begin

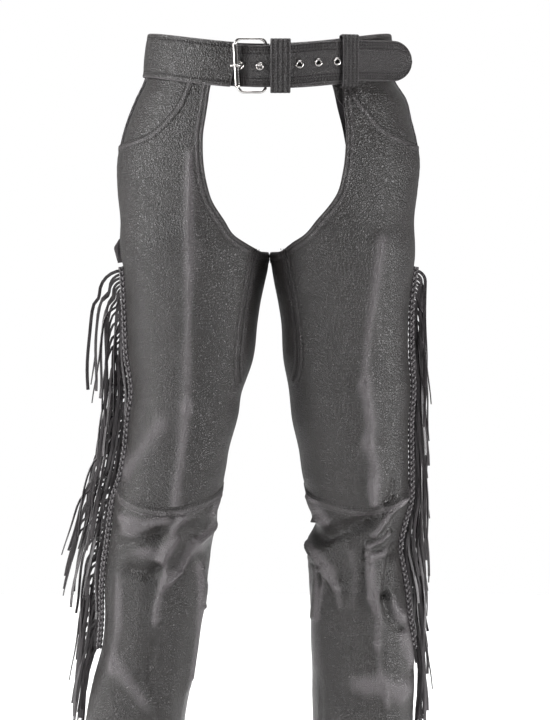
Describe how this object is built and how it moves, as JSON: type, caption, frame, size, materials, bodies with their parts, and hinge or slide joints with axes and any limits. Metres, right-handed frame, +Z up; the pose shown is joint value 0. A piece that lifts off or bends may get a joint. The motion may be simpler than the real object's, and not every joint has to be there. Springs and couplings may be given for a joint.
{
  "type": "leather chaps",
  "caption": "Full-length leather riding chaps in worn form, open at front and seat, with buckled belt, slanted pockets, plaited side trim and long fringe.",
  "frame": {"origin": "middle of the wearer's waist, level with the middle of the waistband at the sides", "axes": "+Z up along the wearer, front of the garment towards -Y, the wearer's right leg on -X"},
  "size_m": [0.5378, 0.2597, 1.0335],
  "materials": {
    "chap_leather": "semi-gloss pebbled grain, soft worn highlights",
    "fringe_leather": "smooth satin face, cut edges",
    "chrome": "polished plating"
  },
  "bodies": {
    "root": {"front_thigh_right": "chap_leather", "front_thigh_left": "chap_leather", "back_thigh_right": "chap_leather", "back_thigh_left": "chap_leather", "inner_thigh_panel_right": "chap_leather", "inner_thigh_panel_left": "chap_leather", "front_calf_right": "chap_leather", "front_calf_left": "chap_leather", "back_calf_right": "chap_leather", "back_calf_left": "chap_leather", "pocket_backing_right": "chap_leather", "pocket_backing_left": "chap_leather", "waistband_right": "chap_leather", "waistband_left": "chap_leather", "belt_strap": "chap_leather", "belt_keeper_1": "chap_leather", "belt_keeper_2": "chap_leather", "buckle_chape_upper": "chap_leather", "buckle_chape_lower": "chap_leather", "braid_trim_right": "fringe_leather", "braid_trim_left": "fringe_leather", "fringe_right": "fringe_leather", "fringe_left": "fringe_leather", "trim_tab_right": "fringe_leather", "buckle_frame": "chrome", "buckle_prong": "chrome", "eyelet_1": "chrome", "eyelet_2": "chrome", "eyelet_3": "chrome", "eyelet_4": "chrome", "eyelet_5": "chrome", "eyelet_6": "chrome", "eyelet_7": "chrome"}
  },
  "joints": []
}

end

# SHORT EXERCISE
Your task is to repeat every line exactly.

# EXERCISE OUTPUT
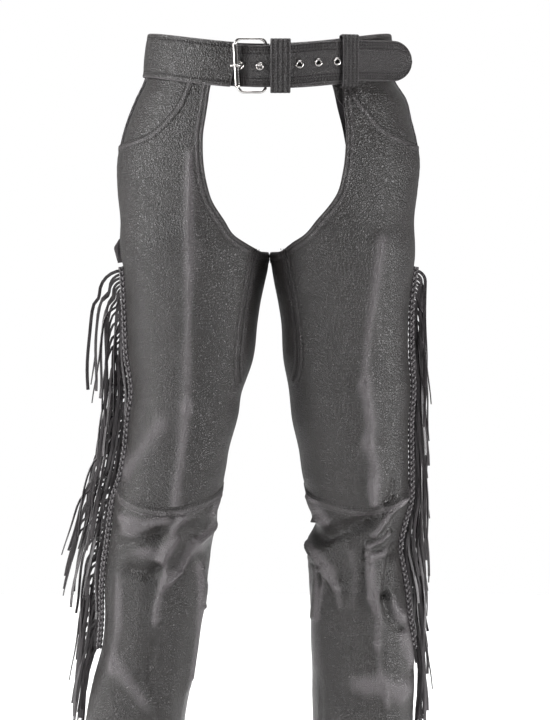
Describe how this object is built and how it moves, as JSON: type, caption, frame, size, materials, bodies with their parts, and hinge or slide joints with axes and any limits. Metres, right-handed frame, +Z up; the pose shown is joint value 0. A piece that lifts off or bends may get a joint. The motion may be simpler than the real object's, and not every joint has to be there. Springs and couplings may be given for a joint.
{
  "type": "leather chaps",
  "caption": "Full-length leather riding chaps in worn form, open at front and seat, with buckled belt, slanted pockets, plaited side trim and long fringe.",
  "frame": {"origin": "middle of the wearer's waist, level with the middle of the waistband at the sides", "axes": "+Z up along the wearer, front of the garment towards -Y, the wearer's right leg on -X"},
  "size_m": [0.5378, 0.2597, 1.0335],
  "materials": {
    "chap_leather": "semi-gloss pebbled grain, soft worn highlights",
    "fringe_leather": "smooth satin face, cut edges",
    "chrome": "polished plating"
  },
  "bodies": {
    "root": {"front_thigh_right": "chap_leather", "front_thigh_left": "chap_leather", "back_thigh_right": "chap_leather", "back_thigh_left": "chap_leather", "inner_thigh_panel_right": "chap_leather", "inner_thigh_panel_left": "chap_leather", "front_calf_right": "chap_leather", "front_calf_left": "chap_leather", "back_calf_right": "chap_leather", "back_calf_left": "chap_leather", "pocket_backing_right": "chap_leather", "pocket_backing_left": "chap_leather", "waistband_right": "chap_leather", "waistband_left": "chap_leather", "belt_strap": "chap_leather", "belt_keeper_1": "chap_leather", "belt_keeper_2": "chap_leather", "buckle_chape_upper": "chap_leather", "buckle_chape_lower": "chap_leather", "braid_trim_right": "fringe_leather", "braid_trim_left": "fringe_leather", "fringe_right": "fringe_leather", "fringe_left": "fringe_leather", "trim_tab_right": "fringe_leather", "buckle_frame": "chrome", "buckle_prong": "chrome", "eyelet_1": "chrome", "eyelet_2": "chrome", "eyelet_3": "chrome", "eyelet_4": "chrome", "eyelet_5": "chrome", "eyelet_6": "chrome", "eyelet_7": "chrome"}
  },
  "joints": []
}